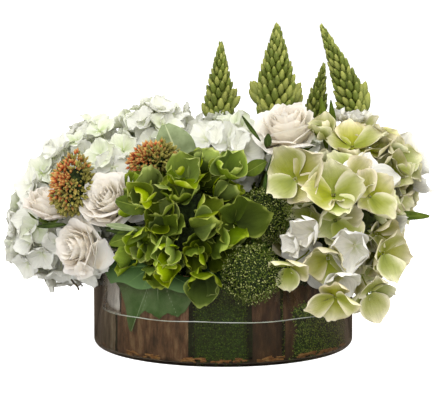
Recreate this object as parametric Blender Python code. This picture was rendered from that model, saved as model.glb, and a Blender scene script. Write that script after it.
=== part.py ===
"""Low round glass bowl filled with a domed flower arrangement, for the middle of a table.

The bowl stands on z = 0 with its axis on Z, and the arrangement's best side faces -Y.
A soaked foam block sits in the bowl behind a lining of bark and moss, water fills the
space next to the glass, and each flower's stem runs from a socket in its head down into
a hole in the foam. Heads that press on each other are flattened where they meet.
"""

import math

import bmesh
import bpy
from mathutils import Vector, noise

MM = 0.001
GAP = 0.3 * MM  # clearance between solids that touch on the real thing
HALF_GAP = 0.2 * MM  # each pressed head's share of the space between two heads

# Bowl
BOWL_RADIUS = 125 * MM
BOWL_HEIGHT = 80 * MM
WALL = 5 * MM
BASE = 7 * MM
HEEL_RADIUS = 6 * MM  # rounded corner under the bowl
RIM_RADIUS = 2.5 * MM
INNER_CORNER = 2 * MM
BOWL_STEPS = 48
HEEL_STEPS = 3
RIM_STEPS = 4

# What stands in the bowl
WATER_TOP = 40 * MM
FOAM_RADIUS = 102 * MM
FOAM_TOP = 90 * MM
FOAM_SHOULDER = 8 * MM
FOAM_STEPS = 36
LINING_INNER = FOAM_RADIUS + GAP
LINING_FLOOR = BASE + GAP
LINING_STEP = 7  # degrees between a lining piece's cross-sections
FLOOR_ROOM = 8 * GAP  # how far a lining piece's cutter reaches below the water

BARK_OUTER = 113 * MM
BARK_BACKING = 4 * MM  # air between the bark and the foam
BARK_TORN = 5 * MM  # most that the torn edge rises or falls
BARK_RIPPLE = 0.8 * MM
BARK_SLANT = 2 * MM  # the torn edge is lower on the foam side

MOSS_OUTER = 114 * MM
MOSS_SHOULDER = 7 * MM
MOSS_END = 3 * MM  # how much a pad draws in at its two ends
MOSS_SWELL = 1.2 * MM
MOSS_FACE_FOOT = 20 * MM
MOSS_EASE = 1 * MM

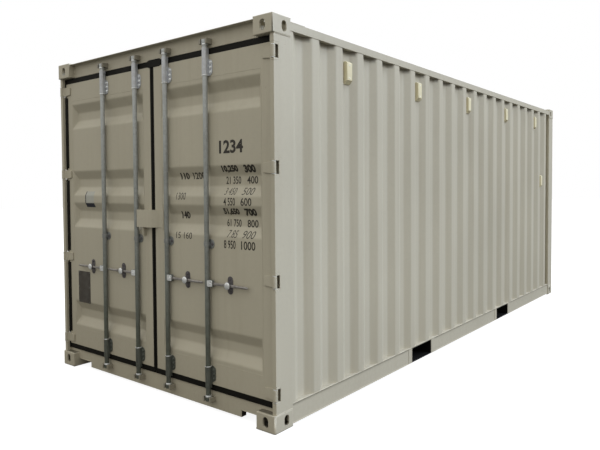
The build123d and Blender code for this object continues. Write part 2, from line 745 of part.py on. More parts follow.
def door_frame():
    """Welded tube frame of the right-hand leaf, with stiles open at their ends."""
    y_range = (LEAF_FACE, LEAF_BACK)
    wall = LEAF_TUBE_WALL
    y_hollow = (LEAF_FACE + wall, LEAF_BACK - wall)
    frame = block((LEAF_CENTRE, LEAF_EDGE), y_range, (LEAF_LOW, LEAF_HIGH))
    frame -= block((PANEL_LEFT, PANEL_RIGHT), y_range, (PANEL_LOW, PANEL_HIGH))
    for x_range in ((LEAF_CENTRE, PANEL_LEFT), (PANEL_RIGHT, LEAF_EDGE)):
        frame -= block((x_range[0] + wall, x_range[1] - wall), y_hollow, (LEAF_LOW, LEAF_HIGH))
    for z_range in ((LEAF_LOW, PANEL_LOW), (PANEL_HIGH, LEAF_HIGH)):
        frame -= block(
            (PANEL_LEFT - wall, PANEL_RIGHT + wall),
            y_hollow,
            (z_range[0] + wall, z_range[1] - wall),
        )
    return frame


def door_panel():
    """Sheet of the right-hand leaf, pressed in along four level pans with sloped ends."""
    panel = block((PANEL_LEFT, PANEL_RIGHT), (LEAF_FACE, LEAF_FACE + SHEET), (PANEL_LOW, PANEL_HIGH))
    width = PANEL_RIGHT - PANEL_LEFT - 2 * PRESSING_MARGIN
    middle = (PANEL_RIGHT + PANEL_LEFT) / 2
    slope_z = (PRESSING_HEIGHT - PRESSING_FLOOR) / 2
    size = (width, PRESSING_HEIGHT, PRESSING_END_SLOPE, slope_z, PRESSING_DEPTH)
    places = [Pos(middle, LEAF_FACE, height) * Rot(-90, 0, 0) for height in PRESSING_CENTRES]
    for place in places:
        panel += place * sheet_pan(*size, SHEET)
    for place in places:
        panel -= place * pan(*size)
    return panel


def door_gasket():
    """Rubber seal round the right-hand leaf: a base strap, two lips and a flange at the jamb."""
    outer_x = (SEAL_CENTRE_GAP / 2, JAMB_X - SEAL_SIDE_CLEARANCE)
    outer_z = (SILL_TOP + SEAL_CLEARANCE, HEADER_LOW - SEAL_CLEARANCE)
    front = LEAF_FACE + SHEET
    back = STOP_Y - SEAL_SIDE_CLEARANCE
    seal = block(outer_x, (front, back), outer_z)
    seal -= block((LEAF_CENTRE, LEAF_EDGE), (front, LEAF_BACK), (LEAF_LOW, LEAF_HIGH))
    seal -= block(
        (LEAF_CENTRE + SEAL_LIP, LEAF_EDGE - SEAL_LIP),
        (LEAF_BACK, back),
        (LEAF_LOW + SEAL_LIP, LEAF_HIGH - SEAL_LIP),
    )
    groove = block(outer_x, (front + SEAL_LIP, LEAF_BACK - SEAL_LIP), outer_z)
    groove -= block(
        (LEAF_CENTRE - SEAL_BASE, LEAF_EDGE + SEAL_BASE),
        (front, back),
        (LEAF_LOW - SEAL_BASE, LEAF_HIGH + SEAL_BASE),
    )
    flange_x = JAMB_X - SEAL_FLANGE_GAP
    reach_y = (front - SEAL_FLANGE_REACH, front)
    flange = block((flange_x - SEAL_FLANGE, flange_x), (reach_y[0], front + SEAL_LIP), outer_z)
    half = HINGE_NOTCH / 2
    for height in HINGE_HEIGHTS:
        flange -= block((LEAF_EDGE, JAMB_X), reach_y, (height - half, height + half))
    return seal - groove + flange


def bar_bracket(x, plate_z, strap_z):
    """Round-cornered plate on the leaf behind a lock bar, with a strap bent round the bar."""
    half = BRACKET_WIDTH / 2
    plate = block((x - half, x + half), (LEAF_FACE - BRACKET_PLATE, LEAF_FACE), plate_z)
    plate = fillet(plate.edges().filter_by(Axis.Y), BRACKET_ROUND)
    inner = BAR_RADIUS + BAR_CLEARANCE
    outer = inner + BRACKET_STRAP
    height = strap_z[1] - strap_z[0]
    middle = (strap_z[0] + strap_z[1]) / 2
    back = LEAF_FACE - BRACKET_PLATE
    strap = Pos(x, BAR_Y, middle) * Cylinder(outer, height)
    strap += block((x - outer, x + outer), (BAR_Y, back), strap_z)
    channel = Pos(x, BAR_Y, middle) * Cylinder(inner, height)
    channel += block((x - inner, x + inner), (BAR_Y, back), strap_z)
    return plate + (strap - channel)


def bar_brackets():
    """Brackets of both lock bars of the right-hand leaf: at its foot, at mid height and at its head."""
    low = LEAF_LOW + BRACKET_LOW_MARGIN
    high = LEAF_HIGH - BRACKET_HIGH_MARGIN
    foot = (low, low + BRACKET_HEIGHT)
    head = (high - BRACKET_HEIGHT, high)
    middle = MID_BRACKET_CENTRE
    guide = (middle - MID_BRACKET_HEIGHT / 2, middle + MID_BRACKET_HEIGHT / 2)
    band = (middle - MID_STRAP_HEIGHT / 2, middle + MID_STRAP_HEIGHT / 2)
    rows = (
        (foot, (LEAF_LOW - SLEEVE_OVERHANG_LOW, foot[1])),
        (guide, band),
        (head, (head[0], LEAF_HIGH + SLEEVE_OVERHANG_HIGH)),
    )
    return [bar_bracket(x, plate_z, strap_z) for x in BAR_PLACES for plate_z, strap_z in rows]


def lock_bar(x):
    """Tube with a cam at each end and a forked hub for its handle, on the right-hand leaf."""
    z_low = BOTTOM_CAM - CAM_HEIGHT / 2
    z_high = TOP_CAM + CAM_HEIGHT / 2
    length = z_high - z_low
    middle = (z_low + z_high) / 2
    bar = Pos(x, BAR_Y, middle) * Cylinder(BAR_RADIUS, length)
    for height in (BOTTOM_CAM, TOP_CAM):
        bar += Pos(x, BAR_Y, height) * Cylinder(CAM_COLLAR, CAM_HEIGHT)
        horns = Box(2 * CAM_REACH, CAM_THICKNESS, CAM_HEIGHT)
        horns &= Cylinder(CAM_REACH, CAM_HEIGHT)
        bar += Pos(x, BAR_Y, height) * horns
    slot = HANDLE_THICKNESS / 2 + HANDLE_CLEARANCE
    plate_y = slot + HUB_PLATE
    reach = HANDLE_PIVOT + HANDLE_EYE_RADIUS
    z_range = (HANDLE_HEIGHT - HUB_HEIGHT / 2, HANDLE_HEIGHT + HUB_HEIGHT / 2)
    for side in (-1, 1):
        y_near = BAR_Y + side * slot
        y_far = BAR_Y + side * plate_y
        bar += block((x, x + reach), (min(y_near, y_far), max(y_near, y_far)), z_range)
    bore = Pos(x, BAR_Y, middle) * Cylinder(BAR_RADIUS - BAR_WALL, length)
    pin_place = Pos(x + HANDLE_PIVOT, BAR_Y, HANDLE_HEIGHT) * Rot(90, 0, 0)
    return bar - bore + pin_place * Cylinder(HANDLE_PIN_RADIUS, 2 * plate_y)


def handle(x):
    """Flat bar with an eye on the hub's pin, and a rounded grip at its far end."""
    tip = x + HANDLE_LENGTH
    pivot = x + HANDLE_PIVOT
    half = HANDLE_BLADE / 2
    plane = Plane.XZ.offset(-(BAR_Y + HANDLE_THICKNESS / 2))
    blade = block(
        (pivot, tip),
        (BAR_Y - HANDLE_THICKNESS / 2, BAR_Y + HANDLE_THICKNESS / 2),
        (HANDLE_HEIGHT - half, HANDLE_HEIGHT + half),
    )
    eye = extrude(plane * Pos(pivot, HANDLE_HEIGHT) * Circle(HANDLE_EYE_RADIUS), amount=HANDLE_THICKNESS)
    grip = Pos(tip - HANDLE_GRIP / 2, BAR_Y, HANDLE_HEIGHT) * Rot(0, 90, 0) * Cylinder(half, HANDLE_GRIP)
    hole_radius = HANDLE_PIN_RADIUS + HINGE_PIN_CLEARANCE
    hole = extrude(plane * Pos(pivot, HANDLE_HEIGHT) * Circle(hole_radius), amount=HANDLE_THICKNESS)
    return blade + eye + grip - hole


def handle_catch(x):
    """Oval plate with a ledge under the handle, which ends in a round head in front of it."""
    middle = x + CATCH_PLACE
    plate_front = LEAF_FACE - CATCH_PLATE
    oval = Pos(middle, HANDLE_HEIGHT) * SlotOverall(CATCH_HEIGHT, CATCH_WIDTH, rotation=90)
    plate = extrude(Plane.XZ.offset(-LEAF_FACE) * oval, amount=CATCH_PLATE)
    ledge_top = HANDLE_HEIGHT - HANDLE_BLADE / 2 - CATCH_GAP
    ledge_z = (ledge_top - CATCH_PLATE, ledge_top)
    head_back = BAR_Y - HANDLE_THICKNESS / 2 - CATCH_GAP
    half = CATCH_LEDGE / 2
    ledge = block((middle - half, middle + half), (head_back, plate_front), ledge_z)
    head_plane = Plane.XZ.offset(-head_back) * Pos(middle, HANDLE_HEIGHT)
    head = extrude(head_plane * Circle(CATCH_HEAD_RADIUS), amount=CATCH_PLATE)
    return plate + ledge + head


def lock_cover():
    """Bent plate cover for a padlock, fixed to the right-hand leaf and open below."""
    front = -(LENGTH / 2 - COVER_FRONT_INSET)
    wall = COVER_WALL
    flange_front = LEAF_FACE - wall
    slope = flange_front - front
    skin = [
        (COVER_FLANGE_END, LEAF_FACE),
        (COVER_FLANGE_END, flange_front),
        (COVER_RIGHT + slope, flange_front),
        (COVER_RIGHT, front),
        (-COVER_LEFT, front),
        (-COVER_LEFT, flange_front),
        (-COVER_LEFT + wall, flange_front),
        (-COVER_LEFT + wall, front + wall),
        (COVER_RIGHT - wall / 2, front + wall),
        (COVER_RIGHT + slope - wall / 2, LEAF_FACE),
    ]
    cover = upright(skin, COVER_LOW, COVER_HIGH)
    lid = [
        (COVER_RIGHT + slope / 2, flange_front),
        (COVER_RIGHT, front + wall),
        (-COVER_LID_END, front + wall),
        (-COVER_LID_END, flange_front),
    ]
    return cover + upright(lid, COVER_HIGH - wall, COVER_HIGH)


def lock_lug():
    """Drilled lug that stands out from the left-hand leaf in and below the padlock cover."""
    middle = (COVER_LOW + COVER_HIGH) / 2
    back = LEAF_FACE
    front = back - LUG_REACH
    x_range = (-LUG_PLACE, -LUG_PLACE + LUG_THICKNESS)
    lug = block(x_range, (front, back), (COVER_LOW - LUG_OVERHANG, middle + LUG_RISE))
    hole = Pos(-LUG_PLACE + LUG_THICKNESS / 2, (front + back) / 2, middle) * Rot(0, 90, 0)
    return lug - hole * Cylinder(LUG_HOLE_RADIUS, LUG_THICKNESS)


def write_leaf(piece_name, pieces):
    """Write the right-hand leaf's pieces, and their mirror image for the left-hand leaf."""
    write(f"{piece_name}_right", pieces)
    write(f"{piece_name}_left", [mirror(piece, about=Plane.YZ) for piece in pieces])


def main():
    os.makedirs("parts", exist_ok=True)
    write("bottom_corner_castings", four_corners(bottom_casting(CASTING_FOOT_ROUND)))
    write("top_corner_castings", four_corners(top_casting()))
    write("rear_posts", both_sides(rear_post()))
    write("front_posts", both_sides(front_post()))
    write("door_header", [door_header()])
    write("door_sill", [door_sill()])
    write("front_top_rail", [front_top_rail()])
    write("front_bottom_rail", [front_bottom_rail()])
    write("top_side_rails", both_sides(top_side_rail()))
    write("bottom_side_rails", both_sides(bottom_side_rail()))
    write("side_wall_right", [side_wall()])
    write("side_wall_left", [mirror(side_wall(), about=Plane.YZ)])
    write("front_wall", [front_wall()])
    write("roof_panel", [roof_panel()])
    write("roof_corner_plates", four_corners(roof_corner_plate()))
    write("floor_boards", floor_boards())
    write("floor_centre_rail", [floor_centre_rail()])
    write("cross_members", cross_members())
    write("fork_pockets", [fork_pocket(-FORK_SPACING / 2), fork_pocket(FORK_SPACING / 2)])
    write("ventilators", ventilators())
    write("cam_keepers", cam_keepers())
    write("hinge_pins", [copy for height in HINGE_HEIGHTS for copy in both_sides(hinge_pin(height))])
    write_leaf("door_frame", [door_frame()])
    write_leaf("door_panel", [door_panel()])
    write_leaf("door_gasket", [door_gasket()])
    write_leaf("hinge_blades", [hinge_blade(height) for height in HINGE_HEIGHTS])
    write_leaf("bar_brackets", bar_brackets())
    write_leaf("handle_catches", [handle_catch(x) for x in BAR_PLACES])
    write("lock_cover", [lock_cover()])
    write("lock_lug", [lock_lug()])
    for name, x in zip(("inner", "outer"), BAR_PLACES):
        write_leaf(f"{name}_lock_bar", [lock_bar(x)])
        write_leaf(f"{name}_handle", [handle(x)])


main()
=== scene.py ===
import math
from contextlib import contextmanager

import bmesh
import bpy
import numpy as np
from mathutils import Matrix, Vector


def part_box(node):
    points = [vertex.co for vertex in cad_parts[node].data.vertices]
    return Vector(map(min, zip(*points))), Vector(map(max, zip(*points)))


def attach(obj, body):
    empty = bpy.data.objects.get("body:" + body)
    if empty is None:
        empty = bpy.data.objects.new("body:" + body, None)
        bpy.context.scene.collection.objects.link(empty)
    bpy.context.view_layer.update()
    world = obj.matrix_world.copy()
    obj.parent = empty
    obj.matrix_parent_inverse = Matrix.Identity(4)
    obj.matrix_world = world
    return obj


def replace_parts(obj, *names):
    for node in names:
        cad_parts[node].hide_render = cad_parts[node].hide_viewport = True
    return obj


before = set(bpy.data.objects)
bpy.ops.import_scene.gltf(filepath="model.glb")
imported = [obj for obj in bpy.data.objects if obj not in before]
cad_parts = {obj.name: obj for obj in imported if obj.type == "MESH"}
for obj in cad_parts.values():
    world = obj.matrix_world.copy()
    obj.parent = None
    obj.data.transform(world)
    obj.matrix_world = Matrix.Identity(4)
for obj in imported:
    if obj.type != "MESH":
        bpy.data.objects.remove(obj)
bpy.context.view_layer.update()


def edges(node):
    """Box of a CAD node: its (low, high) along X, Y and Z, in metres."""
    return [(round(low, 4), round(high, 4)) for low, high in zip(*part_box(node))]


# Camera, fitted to the corners of the container
CAMERA_PLACE = Vector((3.5361, -5.7145, 1.5332))
CAMERA_YAW = -0.6727
CAMERA_PITCH = -0.0326
CAMERA_ROLL = -0.0065
FOCAL_PIXELS = 582.97
SENSOR = 36.0
PICTURE_WIDTH = 600
SHIFT_PIXELS = (3.55, -18.98)

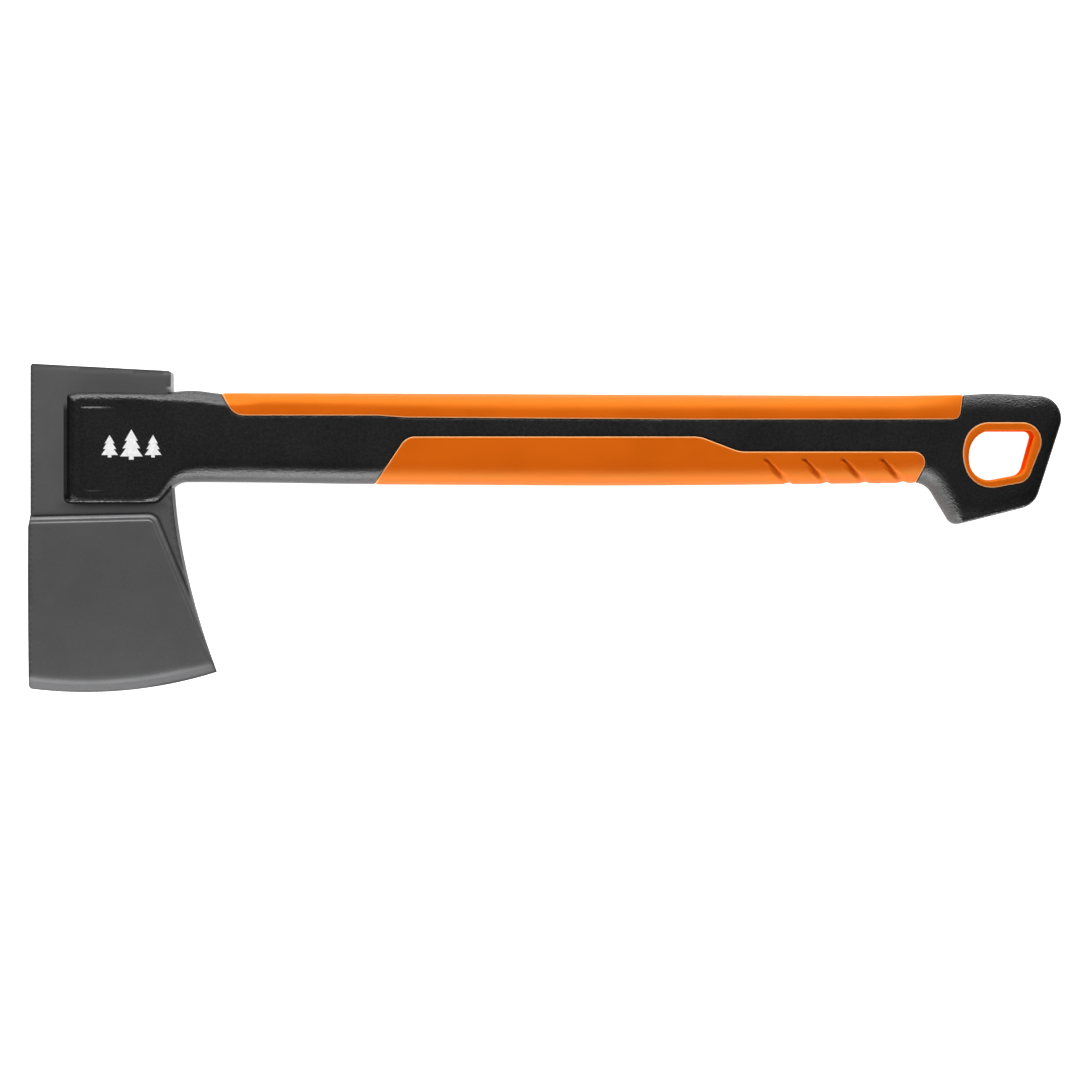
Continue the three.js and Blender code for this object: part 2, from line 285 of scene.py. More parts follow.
PIN_HOLES = [
    arc((x, PIN_Y), PIN_HOLE_RADIUS, 0, math.tau, 0.4)[:-1]
    for x in ((box_mm(pin)[0][0] + box_mm(pin)[1][0]) / 2 for pin in PINS)
]

# Handle
SLEEVE_LEFT = HANDLE_LOW[0]
SLEEVE_BOTTOM = 10.7
PAD_LEFT, PAD_RIGHT, PAD_BOTTOM, PAD_TOP = -199.8, -182.5, 15.3, 51.8
BACK_LINE = smooth([
    (206, 56.8), (192, 57.35), (184, 57.05), (177, 56.7), (160, 56.6), (120, 56.65), (60, 56.9), (0, 57.2),
    (-60, 57.5), (-110, 57.6), (-132, 57.6), (-140, 57.6), (-147, 58.5), (-153, 58.75), (-158.5, 58.3),
    (-164, 57.85), (-185, 58.0),
])
BELLY_LINE = smooth([
    (-146, 19.5), (-114, 19.2), (-85, 18.75), (-40, 18.5),
    (10, 18.2), (60, 18.3), (105, 18.75), (150, 19.25),
])
HANDLE = round_corners([
    (SLEEVE_LEFT, SLEEVE_BOTTOM, 2.3),
    (-165.7, SLEEVE_BOTTOM, 4.5),
    (-157.6, 19.5, 8),
    *BELLY_LINE,
    (163.7, 19.4, 9),
    (174.9, 0.8, 4.6),
    (209.9, 9.6, 10),
    (224.8, 55.5, 9.75),
    *BACK_LINE,
    (SLEEVE_LEFT, 58.1, 2.3),
])
PAD = np.array([(PAD_LEFT, PAD_BOTTOM), (PAD_RIGHT, PAD_BOTTOM), (PAD_RIGHT, PAD_TOP), (PAD_LEFT, PAD_TOP)])
LINER = round_corners([
    (183.2, 15.1, 12),
    (206.8, 19.3, 7),
    (216.9, 45.2, 8.5),
    (181.8, 45.2, 11),
    (178.2, 31, 19),
])
HOLE = round_corners([
    (183.4, 18.8, 8.5),
    (205.3, 22.9, 5),
    (210.4, 41.5, 2.4),
    (183.9, 41.5, 10),
    (181.4, 30.5, 16),
])
SPINE = round_corners([
    (-133.4, 47.7, 8),
    (-71.6, 47.7),
    (-59.7, 46.85),
    (0, 46.4),
    (62.6, 46.0),
    (177.9, 46.0, 3.4),
    (180.9, 66),
    (-140.2, 66),
    (-138.7, 57),
])
GRIP = round_corners([
    (-79.6, 9),
    (154.9, 9),
    (166.1, 32.7, 5),
    (83.5, 32.7, 14),
    (66.6, 39.15, 14),
    (-59.5, 39.15, 7.5),
])

HANDLE_RIM = even(HANDLE, 0.9)  # the outline, cut up for its mesh
SHAFT_HALF = 13.5
NECK_HALF = 13.3
SLEEVE_HALF = FULL_HALF - 0.45
KNOB_HALF = FULL_HALF - 0.15
PAD_RISE = 0.36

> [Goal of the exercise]
Repeat word for word the lines from the line containing "height in HINGE_HEIGHTS])" to the line containing "points = [vertex.co", both lines included; nothing else should appear.

> [Written response]
    write_leaf("hinge_blades", [hinge_blade(height) for height in HINGE_HEIGHTS])
    write_leaf("bar_brackets", bar_brackets())
    write_leaf("handle_catches", [handle_catch(x) for x in BAR_PLACES])
    write("lock_cover", [lock_cover()])
    write("lock_lug", [lock_lug()])
    for name, x in zip(("inner", "outer"), BAR_PLACES):
        write_leaf(f"{name}_lock_bar", [lock_bar(x)])
        write_leaf(f"{name}_handle", [handle(x)])


main()
=== scene.py ===
import math
from contextlib import contextmanager

import bmesh
import bpy
import numpy as np
from mathutils import Matrix, Vector


def part_box(node):
    points = [vertex.co for vertex in cad_parts[node].data.vertices]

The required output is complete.